In Savage, in contrast to traditional practice, the music drives the simplistic revenge narrative.  The use of music in a film is usually seen as subordinate to the visual narrative. Claudia Gorbman’s  “Unheard Melodies” (1987) illustrates the lack of importance paid to music which was seen as a (“silent”) accompaniment to the visual narrative. Film was, in the past, considered a primarily visual art and sound, the poor relation, seen as little more than a superfluous accompaniment. Altman (1985) proposes a justification for this visually oriented analysis by calling cinema a child of Renaissance perspective.  Gorbman says that the audience will not usually notice the music unless it interrupts the story.  But in Savage, unusually the music and the use of sound, in fact the overall soundscape, drive the narrative, giving meaning to the visuals.

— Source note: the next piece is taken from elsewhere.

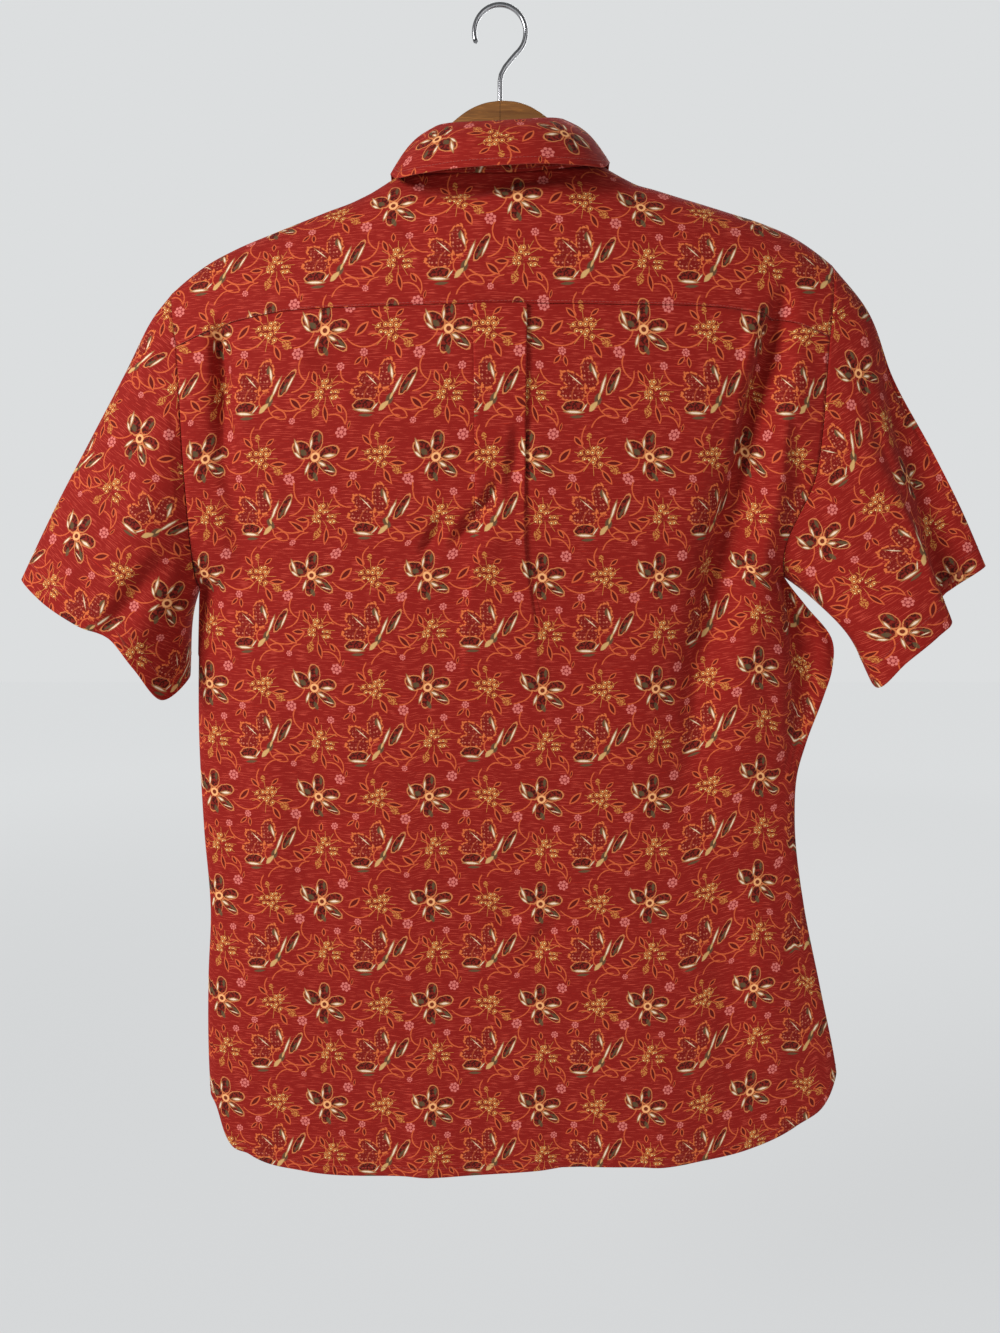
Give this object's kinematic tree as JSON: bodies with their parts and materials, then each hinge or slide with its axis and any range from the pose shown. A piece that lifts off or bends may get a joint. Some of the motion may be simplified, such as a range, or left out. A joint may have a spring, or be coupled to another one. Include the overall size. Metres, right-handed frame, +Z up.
{
  "type": "short-sleeve shirt on a wooden hanger",
  "caption": "Short-sleeve shirt with turned-down collar, back yoke and box pleat, hanging open-hemmed on a contoured wooden hanger with a wire hook.",
  "frame": {"origin": "inner top of the hanger's hook, where the rail that carries it touches", "axes": "+Z up, the shirt's back faces -Y and its buttoned front +Y, +X towards the wearer's right"},
  "size_m": [0.74, 0.1332, 0.9025],
  "materials": {
    "cotton": "matt woven cotton with an all-over printed floral repeat",
    "wood": "satin varnished wood",
    "steel": "polished bent wire",
    "button": "semi-gloss resin"
  },
  "bodies": {
    "root": {"back": "cotton", "yoke": "cotton", "front_left": "cotton", "front_right": "cotton", "sleeve_left": "cotton", "sleeve_right": "cotton", "collar_stand": "cotton", "collar_leaf": "cotton", "button_collar": "button", "button_1": "button", "button_2": "button", "button_3": "button", "button_4": "button", "button_5": "button", "button_6": "button", "button_7": "button", "hanger_left": "wood", "hanger_right": "wood", "hanger_hook": "steel"}
  },
  "joints": []
}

The low hum of traffic permeates the soundtrack of Savage, with only occasional silence.  Sirens puncture the soundtrack, unsettling the audience with their ubiquity.  Occasionally the siren sounds increase in density to turn into the tinnitus that affects Paul after the mugging, overwhelming the power of the visual.  In one early scene, when Paul is in his apartment, the sirens get louder and louder, drowning out his telephone conversation, infringing his sanctuary of the home.  The composed music score uses a number of different approaches to create dissonance and an unsettling atmosphere, adding to the sense of foreboding permeating the film.  A low regular thudding/thumping sound mimics the drone of traffic.  The low drone of traffic can be interpreted ironically in a doctor’s office, where the bland doctor suggests a gym and a good diet as a cure for Paul’s problems.  We see that the outside world, with its ubiquitous violence, won’t go away.  The violence is endemic to society.

Music is not a pure system, as Adorno has claimed, (Adorno quoted in Kassabian 2001) but bears ideologies.  It establishes society while being constituted by it.  Music is gendered, and this film’s score plays along with this ideology by giving Michelle (Nora Jane Noone) a leitmotif of angelic, uplifting strings.  At times the music chosen seems hackneyed.  Michelle’s leitmotif of angelic strings leads us to the obvious assumption that redemption is possible through her.  But her leitmotif moves, and is subverted, through association with Paul in a scene where Michelle is not present.  Near the end of the film, when he sees the men that assaulted him arguing in the alleyway, the angelic music usually associated with Michelle kicks in.   Paul chases them and they seem to disappear leading us to question their presence.  Were they in his head?  The transference of her music to Paul’s internal descent denies her potential as a saviour, there has never been any possibility of escape or of redemption because of society’s ills.

The music echoes the morality of the film.  We are not given an answer to the question of the level of acceptable violence. In one of the first scenes before his mugging, Paul takes a picture of two winos fighting, a picture which ironically is of no use to his editor because of its ubiquity.  The violence increases throughout the film, culminating in the horrific double murder by Paul.  In one scene, when Paul is watching TV footage in his apartment, (journalist) Ian O’Doherty is being interviewed about the level of violence in society.  Comically, in answer to a question by the interviewer about himself, he says “If someone breaks into my house, I’ll kill them.”  He has been decrying the increased violence in society but then, deadpan, encapsulates the fundamental level of violence in society by implicating himself in it.  Echoing this, the music does not provide finality.  Unfinished cadences in McKeon’s composed score leave us with no answers.

Heightened visceral noises are used throughout the film for effect.  When we first encounter Paul’s father being fed by the nurse, the sound of his eating draws attention to his weakened physical state.  In the mugging, in the killing of the sheep by Paul in the otherwise bucolic countryside, and in the final brutal murder by Paul we hear the visceral sounds of knife on flesh.  But there are no such heightened noises in the lovemaking with Michelle.  So the lack of visceral sounds, where we would expect them, alerts us to the unreality and detachment of the Paul’s world.  We think that he might get redemption through the angelic figure of Michelle, but the lack of reality, emphasized by this lack of visceral sounds, in their encounter, means that we realise Paul is doomed to his violent fate.

In melodrama we expect resolution but Savage concludes in chaos.  This is achieved in part through the soundscape of the film with the use of discordant tunes, the slippage of leitmotif, the drone of traffic, and heightened visceral sounds.  The score in the scene where Paul walks through Dublin, before he is mugged, uses ethereal soaring strings to contrast with the violence of the late night city.  We see fighting girls, pools of vomit, and the general detritus of a city at night. The strings are like unanswered questions, with no conclusion.  Similarly, Savage uses its soundscape to show man’s war with himself.  In this the music echoes the morality of the film, which refuses closure.  There is no finality, no redemption, and we are left in a moral grey area.

Works Cited

Altman, Rick. 1985. “The Evolution of Sound Technology”, Film Sound, Theory and Practice, ed. by Elizabeth Weis and John Belton, Columbia University Press.

Gorbman, Claudia.  1987. Unheard Melodies, Narrative Film Music, Indiana University Press.

Kassabian, Anahid. 2001. Hearing Film:  Tracking Identifications in Contemporary Hollywood Film Music, Routledge.

Schafer, R. Murray. 2004.  “The music of the environment”, Audio Culture: Readings in Modern Music, ed. by Christopher Cox and Daniel Warner, Continuum.